In December 2014, Congress enacted and the President signed the Multiemployer Pension Reform Act (MPRA). MPRA allows underfunded multiemployer pension funds in “critical and declining status,” like Central States, to propose plans to temporarily or permanently reduce pension benefits to stave off insolvency and ensure the ability to pay future benefits. Thus, pension checks in retiree mailboxes could be significantly reduced. The process is complicated, and it includes the Treasury Department reviewing and approving the pension fund’s application. The application must satisfy certain requirements as outlined in the statute and regulations.
In September 2015, Central States filed an application with the Treasury Department proposing a rescue plan designed to stabilize Central State’s financial status and protect Central States from imminent insolvency. The proposed plan intended to reduce benefit payouts for approximately 270,000 current and future retirees. In its application, Central States followed the proposed regulations that had been issued by the Treasury Department.
On April 26, 2016, the Treasury Department issued final regulations regarding the showing multiemployer plans must make to have benefit cuts approved and on May 6, 2016, the Treasury Department rejected Central States’ application stating that it failed to meet three statutory requirements, as explained by the final regulations. First, the Treasury Department criticized the actuarial assumptions Central States used, finding the assumptions “significantly optimistic” and not reasonable estimates to avoid insolvency. The Treasury Department also condemned the proposed benefit reductions, stating that Central States did not equitably distribute proposed cuts. Certain UPS beneficiaries not covered by a make-whole provision received worse treatment under the rescue plan, which the Treasury Department disliked, even though the law allows such treatment. Finally, the Treasury Department found that the average plan participant could not easily understand the notices Central States provided, although participants reported that they understood the notices they received.
On May 20, 2016, Central States issued a statement indicating that the Fund’s Trustees had met with the Fund’s actuaries and legal advisers and it was concluded that due to the passage of time, Central States could no longer develop and implement a new plan that would comply with the Treasury Department’s final regulations. Therefore, there would be no new rescue plan. In this statement, Central States pointed out that the Treasury Department’s concerns could have been communicated and addressed much earlier in the process (but were not) and that the Treasury Department issued its final regulations only a few days before it rejected Central States’ rescue plan. Central States indicated in its statement that it will now not be able to avoid insolvency, which it projected could occur within 10 years.

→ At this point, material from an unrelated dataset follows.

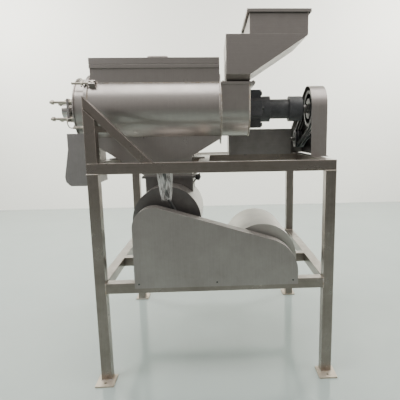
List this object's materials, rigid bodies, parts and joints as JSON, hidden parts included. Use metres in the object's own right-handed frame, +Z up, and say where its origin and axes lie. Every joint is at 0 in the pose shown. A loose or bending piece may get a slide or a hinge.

The Pension Benefit Guaranty Corporation (PBGC) is an independent agency of the federal government that collects insurance premiums from single employer and multiemployer pension plans and attempts to pay benefits up to a guaranteed amount if a pension plan is unable to do so. Multiemployer pension benefits are currently guaranteed by the PBGC up to $12,870 per year in 2016. Unfortunately, previous pension insolvencies have stressed the PBGC, and it is clear that when Central States becomes insolvent it will lead to the PBGC’s insolvency. Therefore, in its May 20, 2016 statement, Central States indicated that the Treasury Department’s rejection of its rescue plan “means our participants may see their pension benefits ultimately reduced to virtually nothing when the Fund runs out of money.”
Those members of Congress that voted for the MPRA in late 2014 thought they had found a solution to permit Central States and other multiemployer plans in “critical and declining” status to survive, but this is not to be. Central States points out that many members of Congress called for the Treasury Department to reject the rescue plan, and now it will be necessary for the same members of Congress to come up with real solutions, which the Fund asserts will require a cash infusion. Clearly, the amount of such an infusion can only come from taxpayers, i.e., a bailout.
Those employers participating in the Central States Pension Fund should pay attention to these circumstances and consult with legal counsel with respect to understanding exposure to liability and managing related risks.